Biodenoising: Animal Vocalization Denoising without Access to Clean Data
Marius Miron, Sara Keen, Jen-Yu Liu, Benjamin Hoffman, Masato Hagiwara, Olivier Pietquin, Felix Effenberger, Maddie Cusimano
TL;DR
This work tackles denoising animal vocalizations without access to clean data by leveraging speech-enhancement models to create pseudo-clean targets, then retraining on synthetic mixtures that combine noise with those targets. It introduces two non-overlapping datasets—a large, diverse training set and a carefully curated benchmark set—across multiple taxa and environments, and demonstrates that models trained with pseudo-clean targets (via noisereduce or Demucs) achieve substantially better denoising performance than traditional noisy-target training, with robust generalization across underwater and terrestrial noise. A key finding is that pre-denoising priors from speech models can transfer to bioacoustics, offering a practical path to develop denoising tools for many species lacking clean recordings. The approach enables more reliable bioacoustic analyses and playback experiments, with potential for broader adoption in wildlife monitoring and conservation research, especially as the method scales to higher sample rates in future work.
Abstract
Animal vocalization denoising is a task similar to human speech enhancement, which is relatively well-studied. In contrast to the latter, it comprises a higher diversity of sound production mechanisms and recording environments, and this higher diversity is a challenge for existing models.
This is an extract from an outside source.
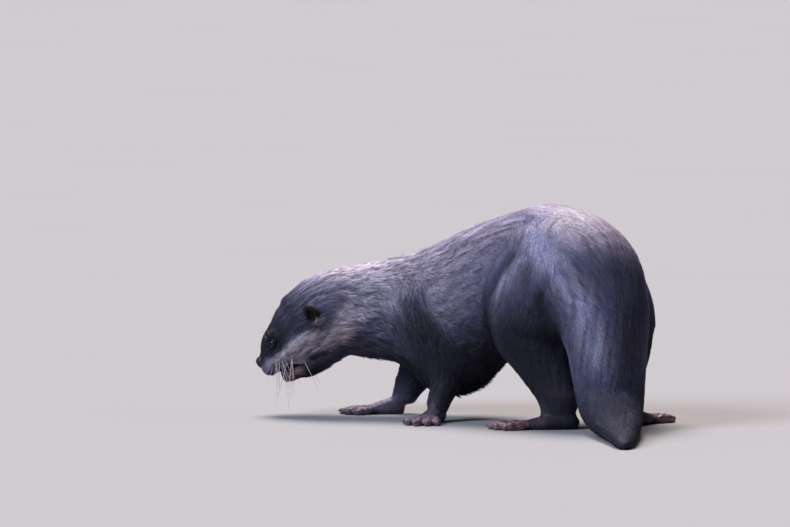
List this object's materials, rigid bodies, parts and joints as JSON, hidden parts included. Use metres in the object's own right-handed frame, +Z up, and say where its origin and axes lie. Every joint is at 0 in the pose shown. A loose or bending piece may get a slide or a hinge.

Adding to the challenge and in contrast to speech, we lack large and diverse datasets comprising clean vocalizations. As a solution we use as training data pseudo-clean targets, i.e. pre-denoised vocalizations, and segments of background noise without a vocalization. We propose a train set derived from bioacoustics datasets and repositories representing diverse species, acoustic environments, geographic regions. Additionally, we introduce a non-overlapping benchmark set comprising clean vocalizations from different taxa and noise samples. We show that that denoising models (demucs, CleanUNet) trained on pseudo-clean targets obtained with speech enhancement models achieve competitive results on the benchmarking set. We publish data, code, libraries, and demos at https://earthspecies.github.io/biodenoising/.